Figure 1: Visual results of our contributions. Image (a) shows the high-fidelity inpainting results for large corruptions, image (b) exhibits the improvement of our method for the “gapping” issue over previous inversion-based inpainting method pSp [28], and image (c) demonstrates the semantically consistent results by our model for the out-of-domain masked image. Best viewed in color for all figures throughout the paper.
  • Distortion for extreme image inpainting. Due to large corruptions, current methods (e.g.[16, 47, 8]) may become degenerated because these models are not able to effectively extract correlation from inadequate knowledge in extremely degraded images. Such correlation information is crucial in eliminating the ambiguity of large continuous holes, especially where far from the boundary.

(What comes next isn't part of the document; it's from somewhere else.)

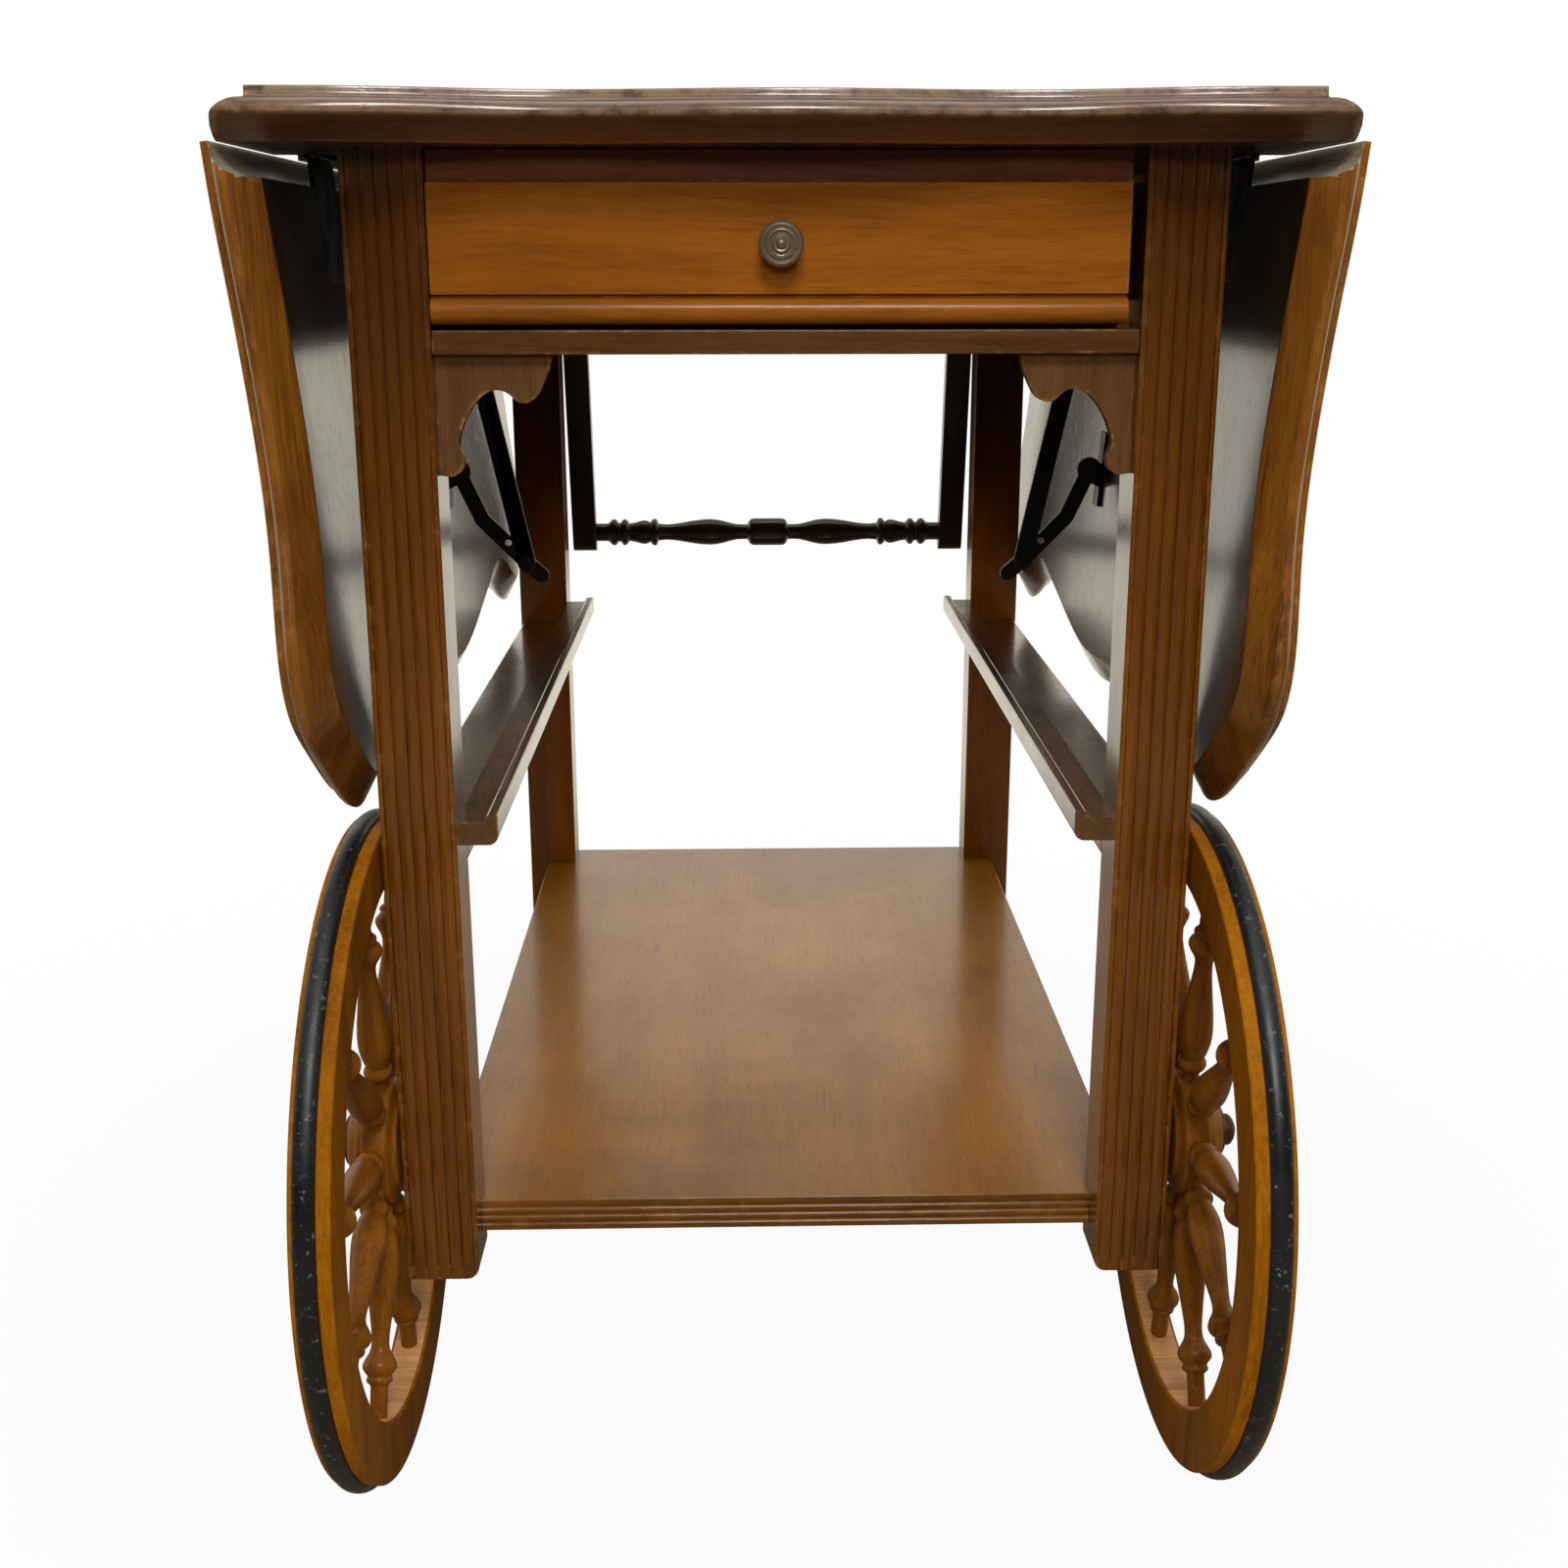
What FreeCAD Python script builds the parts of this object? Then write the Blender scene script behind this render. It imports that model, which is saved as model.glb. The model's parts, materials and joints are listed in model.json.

  • Inconsistency caused by hard constraint. Unlike in regular conditional translation (e.g.

    , super-resolution 

    [6], face editing [50] and label-to-image [28]), image inpainting has a hard constraint that the unmasked regions in the input and the output should be the same. Current inversion-based algorithms [6, 28, 2], however, ignore this constraint, which results in color discrepancy and semantic inconsistency as displayed in Fig. 1(b) and may require additional post-processing such as image blending [2]. We call this problem “gapping” in the following sections.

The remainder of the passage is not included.